A larger dot might glow red, while a smaller one glows blue. This is the ultimate refinement of the black and white dot concept—taking a singular point of matter and using it to generate the purest colors known to man. We’ve gone from grainy newspaper photos to subatomic light emitters in less than 150 years.
Actionable Insights for Using Contrast and Patterns
Whether you're a designer, a hobbyist, or just someone trying to understand the visual world, there are practical ways to use the logic of black and white dots to your advantage.
- Prioritize Legibility over Color: If you're designing a presentation or a website, check it in grayscale. If the information isn't clear in black and white, your color palette is just a crutch. High contrast is the king of accessibility.
- Embrace the Lo-Fi Aesthetic: In a world of AI-generated hyper-realism, the "dithered" look is making a massive comeback in digital art and indie gaming. Using black and white dot patterns can give your work a nostalgic, "crunchy" texture that feels more human and less "perfect."
- Master the QR Code: Don't just generate a basic code.
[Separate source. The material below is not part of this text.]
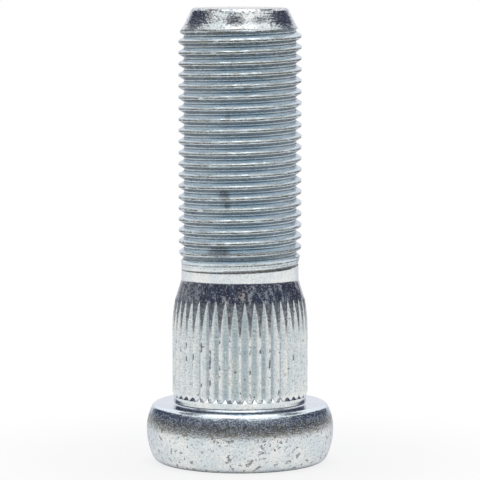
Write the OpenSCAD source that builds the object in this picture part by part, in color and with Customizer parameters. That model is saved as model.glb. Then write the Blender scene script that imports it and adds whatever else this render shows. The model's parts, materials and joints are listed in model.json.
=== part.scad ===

Use the error correction levels (L, M, Q, H) to your advantage. If you're printing on a rough surface, go for Level H (High), which allows for up to 30% of the dots to be obscured while still remaining functional.
- Invest in E-Ink: If you suffer from digital eye strain, switch to devices that use electrophoretic ink. These screens don't use a backlight to blast pixels into your retinas; they use physical black and white dots to reflect ambient light, just like real paper.
The world is increasingly complex, but the tools we use to understand it remain strikingly simple. From the first cave paintings to the latest quantum displays, the humble dot remains the most powerful unit of communication we have. It’s the pixel. It’s the ink. It’s the code. It’s basically everything.